In 1998 I went to see the movie Titanic. At first I’ll be honest I didn't’t want to see the movie. I remember dropping my sixteen year old daughter and her girlfriend off at the theater and saying “I know how that story ends”! Eventually I succumbed to the pressure and went to see the movie….six times (lots of pressure). I was undone to say the least, and so were many others making Titanic not just a blockbuster but a phenomenon.
James Cameron did the impossible; he captured the epic sinking of Titanic while weaving a beautiful love story over it to capture the human heart and the human tragedy.

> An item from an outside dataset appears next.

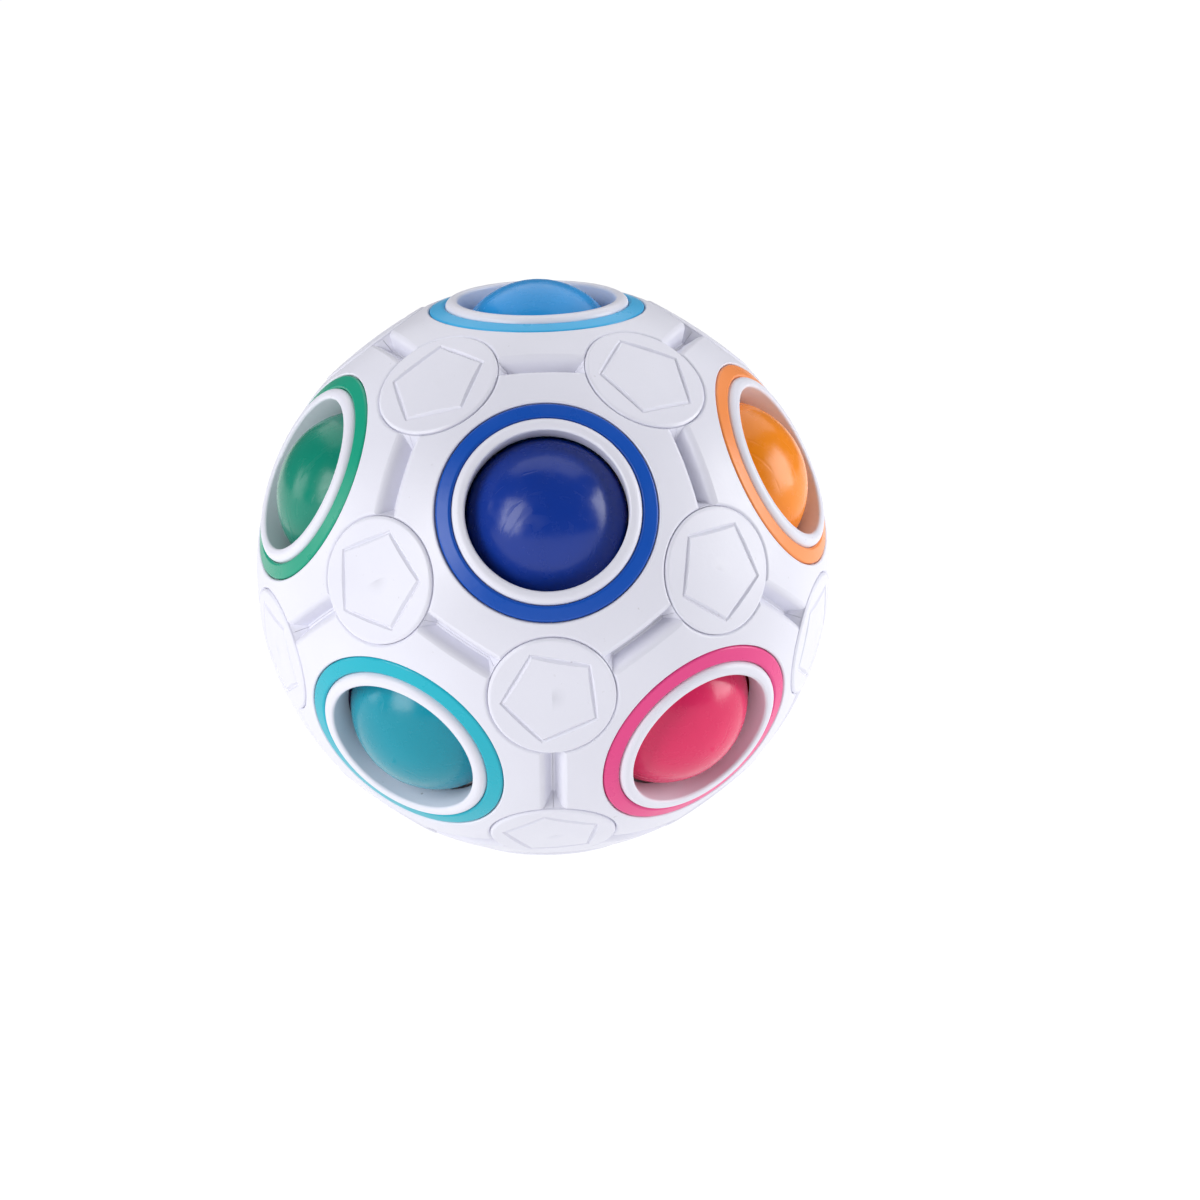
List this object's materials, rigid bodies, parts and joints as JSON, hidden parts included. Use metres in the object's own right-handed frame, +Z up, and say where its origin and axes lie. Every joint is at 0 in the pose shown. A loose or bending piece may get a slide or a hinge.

From the haunting opening scenes of the actual footage of the Titanic at the bottom of the ocean to the touching scenes of Rose’s reunion with Jack at the end; the power of the movie was well for lack of a better word…titanic.
The Titanic was in the news the other day; it was the anniversary of the discovery of its resting place. This is not what propels me to write on Titanic today, no it’s another story much in the news these days. I am referring to the story of refugees from Africa and the Middle East seeking asylum in the West which has been so poignantly personified by the horrific tragedy of three year old Aylan Kurdi, whose lifeless body washed up on Turkey’s shore.
So what is the connection?
Titanic in its historical context was a floating palace; the symbolic culmination of the “Gilded Age” while at the same time being a technological wonder presaging what was thought to be a new epoch of material acquisition unknown to man. She was thus a metaphor for the world at the beginning of the 20th century sailing along in a bright blue universe. And like that world she was divided into three classes; First-, Second-, and Third-class or “Steerage”.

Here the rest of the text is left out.